- SUPPLIED INFORMATION:
>> start
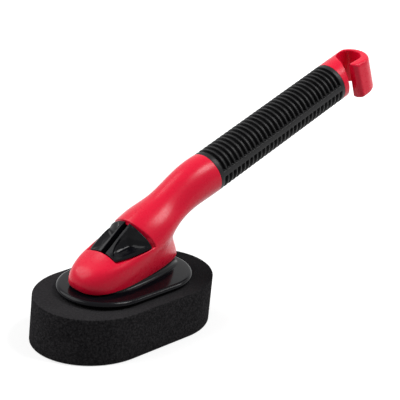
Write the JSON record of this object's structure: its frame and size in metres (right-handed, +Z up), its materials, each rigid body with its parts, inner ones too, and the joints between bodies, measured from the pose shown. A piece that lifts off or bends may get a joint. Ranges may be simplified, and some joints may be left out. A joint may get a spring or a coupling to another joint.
{
  "type": "foam sponge brush",
  "caption": "Hand brush with an oval foam pad on a snap-off plate, an angled red handle with a ribbed grip and an open hanging hook.",
  "frame": {"origin": "centre of the foam pad's flat working face", "axes": "+Z up, away from the working face; +X along the tool, from the toe towards the hook; +Y across it"},
  "size_m": [0.3251, 0.0804, 0.1692],
  "materials": {
    "foam": "matte",
    "adhesive": "satin",
    "black_plastic": "gloss",
    "red_plastic": "gloss",
    "grip_rubber": "satin",
    "tube_metal": "satin",
    "steel": "satin"
  },
  "bodies": {
    "handle": {"head_shell": "red_plastic", "tab_carrier": "black_plastic", "carrier_screws": "steel", "tab_spring": "steel", "core_tube": "tube_metal", "grip_sleeve": "grip_rubber", "hook_cap": "red_plastic", "lock_pin": "steel"},
    "left_tab": {"tab_left": "black_plastic"},
    "right_tab": {"tab_right": "black_plastic"},
    "pad": {"pad_plate": "black_plastic", "pad_adhesive": "adhesive", "foam_pad": "foam"}
  },
  "joints": [
    {"name": "left_tab_press", "type": "slide", "parent": "handle", "child": "left_tab", "axis": [0, 1, 0], "range_m": [0, 0.0014], "stiffness_N_per_m": 600, "springref_m": -0.001},
    {"name": "right_tab_press", "type": "slide", "parent": "handle", "child": "right_tab", "axis": [0, -1, 0], "range_m": [0, 0.0014], "stiffness_N_per_m": 600, "springref_m": -0.001, "deforming": ["tab_spring"]},
    {"name": "pad_release", "type": "slide", "parent": "handle", "child": "pad", "axis": [0, 0, -1], "range_m": [0, 0.04]}
  ]
}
>> end
- WHAT TO WORK ON:
Make an exact copy of all the data.

- FULL SOLUTION:
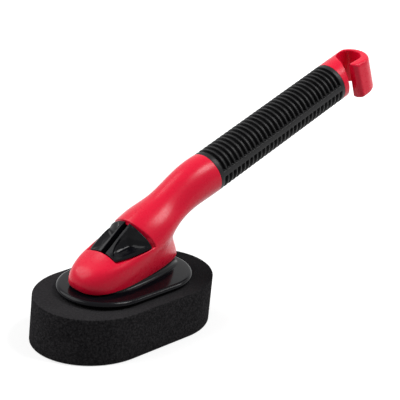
Write the JSON record of this object's structure: its frame and size in metres (right-handed, +Z up), its materials, each rigid body with its parts, inner ones too, and the joints between bodies, measured from the pose shown. A piece that lifts off or bends may get a joint. Ranges may be simplified, and some joints may be left out. A joint may get a spring or a coupling to another joint.
{
  "type": "foam sponge brush",
  "caption": "Hand brush with an oval foam pad on a snap-off plate, an angled red handle with a ribbed grip and an open hanging hook.",
  "frame": {"origin": "centre of the foam pad's flat working face", "axes": "+Z up, away from the working face; +X along the tool, from the toe towards the hook; +Y across it"},
  "size_m": [0.3251, 0.0804, 0.1692],
  "materials": {
    "foam": "matte",
    "adhesive": "satin",
    "black_plastic": "gloss",
    "red_plastic": "gloss",
    "grip_rubber": "satin",
    "tube_metal": "satin",
    "steel": "satin"
  },
  "bodies": {
    "handle": {"head_shell": "red_plastic", "tab_carrier": "black_plastic", "carrier_screws": "steel", "tab_spring": "steel", "core_tube": "tube_metal", "grip_sleeve": "grip_rubber", "hook_cap": "red_plastic", "lock_pin": "steel"},
    "left_tab": {"tab_left": "black_plastic"},
    "right_tab": {"tab_right": "black_plastic"},
    "pad": {"pad_plate": "black_plastic", "pad_adhesive": "adhesive", "foam_pad": "foam"}
  },
  "joints": [
    {"name": "left_tab_press", "type": "slide", "parent": "handle", "child": "left_tab", "axis": [0, 1, 0], "range_m": [0, 0.0014], "stiffness_N_per_m": 600, "springref_m": -0.001},
    {"name": "right_tab_press", "type": "slide", "parent": "handle", "child": "right_tab", "axis": [0, -1, 0], "range_m": [0, 0.0014], "stiffness_N_per_m": 600, "springref_m": -0.001, "deforming": ["tab_spring"]},
    {"name": "pad_release", "type": "slide", "parent": "handle", "child": "pad", "axis": [0, 0, -1], "range_m": [0, 0.04]}
  ]
}